**PROBLEM TO WORK ON:**
How many lines of these entries hold the string "OpenSCAD"? Reply with the number alone.

# # #

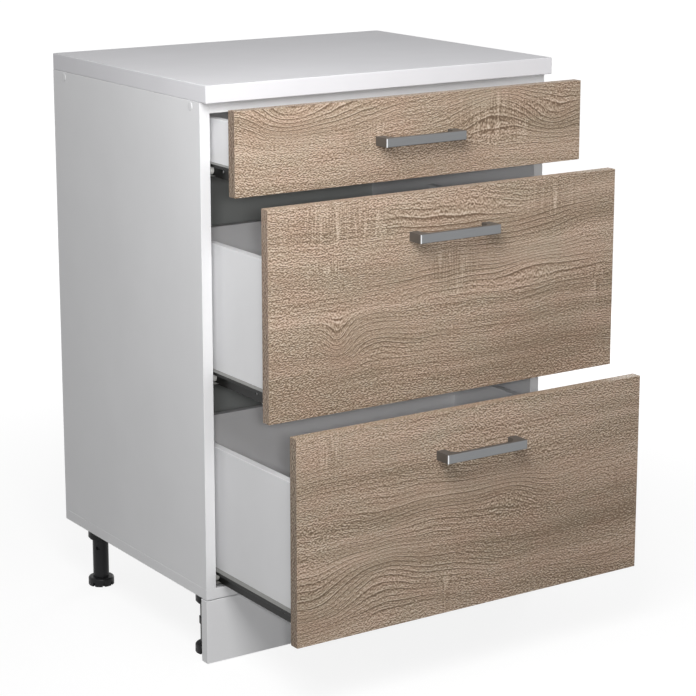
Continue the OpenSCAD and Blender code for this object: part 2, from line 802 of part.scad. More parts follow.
module drawer_back(k) {
  low = box_lift + base_lift + base_t;
  color(WHITE) at_drawer(k) difference() {
    translate([-box_inner_half_w, box_l - box_t, low])
      cube([2 * box_inner_half_w, box_t, box_lift + BOX_H[k] - BACK_DROP[k] - low]);
    on_both_sides() at_back_screws(k) wood_screw_hole(back_screw_l);
  }
}

module drawer_base(k) {
  reach = box_inner_half_w + groove_d - groove_play;
  color(WHITE) at_drawer(k) translate([-reach, -base_in_front, box_lift + base_lift])
    cube([2 * reach, base_in_front + box_l, base_t]);
}

// One solid bar, bent square at its ends, with sloped inner corners and chamfered front edges
module drawer_handle(k) {
  half = handle_l / 2;
  foot_x = half - handle_foot_w;
  bar_y = handle_depth - handle_bar_t;
  c = handle_chamfer;
  color(NICKEL) at_drawer(k) translate([0, -front_t, HANDLE_Z[k]]) difference() {
    intersection() {
      mirror([0, 1, 0]) translate([0, 0, -handle_h / 2]) linear_extrude(handle_h) polygon([
        [half, 0], [half, handle_depth], [-half, handle_depth], [-half, 0],
        [-foot_x, 0], [-foot_x, bar_y - handle_slope], [-foot_x + handle_slope, bar_y],
        [foot_x - handle_slope, bar_y], [foot_x, bar_y - handle_slope], [foot_x, 0]
      ]);
      translate([-half - 1, 0, 0]) rotate([90, 0, 90]) linear_extrude(handle_l + 2) polygon([
        [0, -handle_h / 2], [-handle_depth + c, -handle_h / 2], [-handle_depth, -handle_h / 2 + c],
        [-handle_depth, handle_h / 2 - c], [-handle_depth + c, handle_h / 2], [0, handle_h / 2]
      ]);
    }
    translate([0, front_t, -HANDLE_Z[k]]) at_handle_screws(k)
      pan_screw_hole(front_t + handle_screw_bite, handle_screw_d);
  }
}

// The handle's screws, the cam bolts and cams, the back's screws and the rails' screws
module drawer_fixings(k) {
  color(NICKEL) at_drawer(k) {
    at_handle_screws(k)
      pan_screw(front_t + handle_screw_bite, handle_screw_d, handle_screw_head_d, handle_screw_head_h);
    on_both_sides() {
      at_cams(k) translate([0.1, 0, 0]) x_rod(cam_d, cam_h);
      at_cam_bolts(k) translate([0, 0, 0.1]) cylinder(d = cam_bolt_d, h = cam_bolt_l - 0.1);
      at_back_screws(k) wood_screw(back_screw_l);
      at_flange_screws() pan_screw(rail_t + flange_screw_l, flange_screw_d, 2 * flange_screw_d);
    }
  }
}

worktop();
side_panel("left");  // left_side_panel
side_panel("right");  // right_side_panel
bottom_panel();
back_panel();
top_rail(0);  // front_top_rail
top_rail(rear_rail_y);  // rear_top_rail
carcass_screws();
carcass_dowels();
worktop_screws();
cover_caps();
leg_sockets();
foot("left", leg_ys[0]);  // front_left_foot
foot("right", leg_ys[0]);  // front_right_foot
foot("left", leg_ys[1]);  // rear_left_foot
foot("right", leg_ys[1]);  // rear_right_foot
leg_screws();
plinth_board();
plinth_clips();
cabinet_rail(TOP, "left");  // top_left_cabinet_rail
cabinet_rail(TOP, "right");  // top_right_cabinet_rail
cabinet_rail(MIDDLE, "left");  // middle_left_cabinet_rail
cabinet_rail(MIDDLE, "right");  // middle_right_cabinet_rail
cabinet_rail(BOTTOM, "left");  // bottom_left_cabinet_rail
cabinet_rail(BOTTOM, "right");  // bottom_right_cabinet_rail
cabinet_rail_screws();
front_rollers(TOP);  // top_front_rollers
front_rollers(MIDDLE);  // middle_front_rollers
front_rollers(BOTTOM);  // bottom_front_rollers
drawer_front(TOP);  // top_drawer_front
drawer_side(TOP, "left");  // top_drawer_left_side
drawer_side(TOP, "right");  // top_drawer_right_side
drawer_back(TOP);  // top_drawer_back
drawer_base(TOP);  // top_drawer_base
drawer_rail(TOP, "left");  // top_drawer_left_rail
drawer_rail(TOP, "right");  // top_drawer_right_rail
rear_rollers(TOP);  // top_drawer_rear_rollers
drawer_handle(TOP);  // top_drawer_handle
drawer_fixings(TOP);  // top_drawer_fixings
drawer_front(MIDDLE);  // middle_drawer_front
drawer_side(MIDDLE, "left");  // middle_drawer_left_side
drawer_side(MIDDLE, "right");  // middle_drawer_right_side
drawer_back(MIDDLE);  // middle_drawer_back
drawer_base(MIDDLE);  // middle_drawer_base
drawer_rail(MIDDLE, "left");  // middle_drawer_left_rail
drawer_rail(MIDDLE, "right");  // middle_drawer_right_rail
rear_rollers(MIDDLE);  // middle_drawer_rear_rollers
drawer_handle(MIDDLE);  // middle_drawer_handle
drawer_fixings(MIDDLE);  // middle_drawer_fixings
drawer_front(BOTTOM);  // bottom_drawer_front
drawer_side(BOTTOM, "left");  // bottom_drawer_left_side
drawer_side(BOTTOM, "right");  // bottom_drawer_right_side
drawer_back(BOTTOM);  // bottom_drawer_back
drawer_base(BOTTOM);  // bottom_drawer_base
drawer_rail(BOTTOM, "left");  // bottom_drawer_left_rail
drawer_rail(BOTTOM, "right");  // bottom_drawer_right_rail
rear_rollers(BOTTOM);  // bottom_drawer_rear_rollers
drawer_handle(BOTTOM);  // bottom_drawer_handle
drawer_fixings(BOTTOM);  // bottom_drawer_fixings
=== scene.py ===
import json
import math

import bmesh
import bpy
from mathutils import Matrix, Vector

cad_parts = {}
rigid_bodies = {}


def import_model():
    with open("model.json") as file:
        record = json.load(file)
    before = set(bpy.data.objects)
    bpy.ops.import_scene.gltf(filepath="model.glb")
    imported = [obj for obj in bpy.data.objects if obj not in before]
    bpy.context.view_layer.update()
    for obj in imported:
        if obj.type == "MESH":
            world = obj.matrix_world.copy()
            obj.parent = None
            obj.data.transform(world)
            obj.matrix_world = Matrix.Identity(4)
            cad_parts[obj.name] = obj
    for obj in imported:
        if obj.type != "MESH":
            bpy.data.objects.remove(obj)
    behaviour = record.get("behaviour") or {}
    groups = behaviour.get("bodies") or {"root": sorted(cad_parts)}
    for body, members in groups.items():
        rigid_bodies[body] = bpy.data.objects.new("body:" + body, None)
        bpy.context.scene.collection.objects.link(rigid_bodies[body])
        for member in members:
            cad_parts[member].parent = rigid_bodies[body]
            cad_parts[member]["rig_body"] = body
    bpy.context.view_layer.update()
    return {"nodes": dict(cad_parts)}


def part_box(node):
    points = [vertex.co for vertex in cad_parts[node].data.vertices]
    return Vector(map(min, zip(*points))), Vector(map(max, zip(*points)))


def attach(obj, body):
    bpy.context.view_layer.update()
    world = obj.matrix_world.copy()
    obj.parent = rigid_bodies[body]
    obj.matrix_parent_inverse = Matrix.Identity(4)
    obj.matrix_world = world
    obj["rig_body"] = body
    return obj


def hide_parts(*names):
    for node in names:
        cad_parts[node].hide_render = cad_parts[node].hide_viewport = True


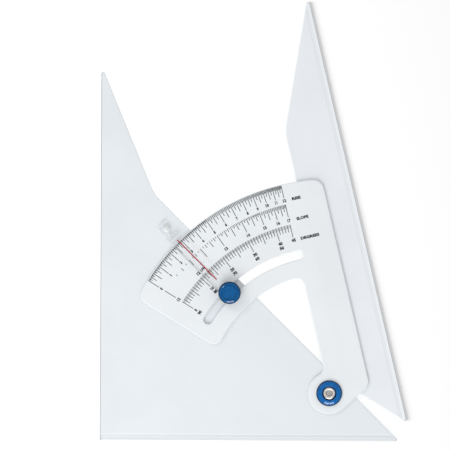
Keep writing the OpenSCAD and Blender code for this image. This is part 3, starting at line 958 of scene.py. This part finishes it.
def rivet_outline(shank_r):
    """Outline of the rivet: flat lower head, shank, and upper end rolled outwards into a crown."""
    foot, top = foot_of("pivot_rivet"), top_of("pivot_rivet")
    head_r = radius_of("pivot_rivet")
    bore_r = radii_at("pivot_rivet", PIVOT, top)[0]
    floor = min(v.co.z for v in frame["nodes"]["pivot_rivet"].data.vertices
                if abs((v.co.xy - PIVOT.xy).length - bore_r) < TOUCH)
    middle_r, half = (bore_r + head_r) / 2, (head_r - bore_r) / 2
    crown = []
    for step in range(CURVE_STEPS + 1):
        angle = math.pi * step / CURVE_STEPS
        crown.append((middle_r + half * math.cos(angle), top - CROWN_H + CROWN_H * math.sin(angle), 0))
    return soft_outline([
        (0, foot, 0), (head_r, foot, RIVET_FOOT_ROUND), (head_r, foot + RIVET_HEAD_T, RIVET_HEAD_ROUND),
        (shank_r, foot + RIVET_HEAD_T, 0), (shank_r, top - RIVET_HEAD_T, 0),
        (head_r, top - RIVET_HEAD_T, 0), *crown, (bore_r, floor, 0), (0, floor, 0)])


def raised_rib(radius, width, length):
    """Rounded rib across the cursor's foot at a distance from the pivot."""
    rib = add_primitive("rib", "cube", size=1)
    rib.scale = (length, width, 2 * RIB_H)
    bpy.ops.object.transform_apply(location=True, rotation=True, scale=True)
    pick_edges(rib, lambda ends, normals: all(end.z > 0 for end in ends))
    edit("EDGE")
    bpy.ops.mesh.bevel(offset=min(width, RIB_H) * RIB_EASE, segments=3, affect="EDGES")
    bpy.ops.object.mode_set(mode="OBJECT")
    spot = PIVOT.xy + radius * TO_LOCK
    turn = Matrix.Rotation(math.radians(LOCK_POLAR - 90), 4, "Z")
    rib.data.transform(Matrix.Translation((*spot, FOOT_TOP)) @ turn)
    bpy.ops.object.shade_smooth_by_angle(angle=math.radians(SMOOTH_ANGLE))
    return rib


# ---- The pieces ----

class PieceOperator:
    """What the operators share."""

    bl_options = {"REGISTER", "UNDO"}


class SETSQUARE_OT_base_plate(PieceOperator, bpy.types.Operator):
    """Rounds the base plate's outline and gives it its satin finish"""

    bl_idname = "set_square.base_plate"
    bl_label = "Base plate"

    def execute(self, context):
        look = context.scene.set_square_sheets
        plate = copy_of_node("base_plate", "base_plate_sheet")
        keep = [(PIVOT, HINGE_CLEAR), (LOCK, LOCK_CLEAR), (PIN, PIN_CLEAR)]
        round_edges(plate, outline_edges(keep), look.edge_round)
        finish = sheet_finish("base_sheet", look.base_colour, look, look.solidity, across=BASE_ACROSS,
                              edge=(look.base_slope, look.base_ledge, PAINTED_SHADE_LEFT))
        place_piece(plate, "base", finish, "base_sheet", "base_plate")
        return {"FINISHED"}


class SETSQUARE_OT_swing_arm(PieceOperator, bpy.types.Operator):
    """Rounds the swing arm's outline, gives it its satin finish and coats the bond film"""

    bl_idname = "set_square.swing_arm"
    bl_label = "Swing arm"

    def execute(self, context):
        look = context.scene.set_square_sheets
        arm = copy_of_node("swing_arm", "swing_arm_sheet")
        round_edges(arm, outline_edges([(PIVOT, HINGE_CLEAR)]), look.edge_round)
        finish = sheet_finish("arm_sheet", look.arm_colour, look, look.solidity,
                              edge=(look.arm_slope, look.arm_ledge, PAINTED_SHADE_RIGHT))
        place_piece(arm, "arm", finish, "arm_sheet", "swing_arm")
        coat_node("arm_bond", dull_finish("bond_film", shade(look.arm_colour, 0.97), 0.5))
        return {"FINISHED"}


class SETSQUARE_OT_scale_plate(PieceOperator, bpy.types.Operator):
    """Rounds the curved scale plate, which is more see-through than the sheets below it"""

    bl_idname = "set_square.scale_plate"
    bl_label = "Scale plate"

    def execute(self, context):
        look = context.scene.set_square_sheets
        plate = copy_of_node("scale_plate", "scale_plate_sheet")
        round_edges(plate, outline_edges([(PIVOT, HINGE_CLEAR)]), look.scale_round)
        finish = sheet_finish("scale_sheet", look.scale_colour, look, look.scale_solidity)
        place_piece(plate, "arm", finish, "scale_sheet", "scale_plate")
        return {"FINISHED"}


class SETSQUARE_OT_rise_scale(PieceOperator, bpy.types.Operator):
    """Prints the outer scale: rise in inches on a run of twelve"""

    bl_idname = "set_square.rise_scale"
    bl_label = "Rise scale"

    def execute(self, context):
        look = context.scene.set_square_print
        values = [i / RISE_PARTS for i in range(RUN * RISE_PARTS + 1)
                  if i <= FINE_TO * RISE_PARTS or i % 2 == 0]
        fine, coarse = (look.fine_line_w, look.fine_l), (look.coarse_line_w, look.coarse_l)
        lines = [(rise_reading(v), *line_size(look, v, fine if v < FINE_TO else coarse)) for v in values]
        digits = [numeral(look, str(v), rise_reading(v), RISE_R - look.rise_digit_in)
                  for v in range(RUN + 1)]
        word = ("RISE", look.rise_word_at, RISE_R - look.rise_word_in, look.word_h,
                look.rise_word_w, math.radians(READING))
        edge = arc_bar("rise_line", RISE_R - look.arc_w, RISE_R)
        printed_scale("rise_print", "rise_marks", RISE_R, lines, [*digits, word], [edge])
        return {"FINISHED"}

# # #

**SOLUTION TO THE EXERCISE:**
2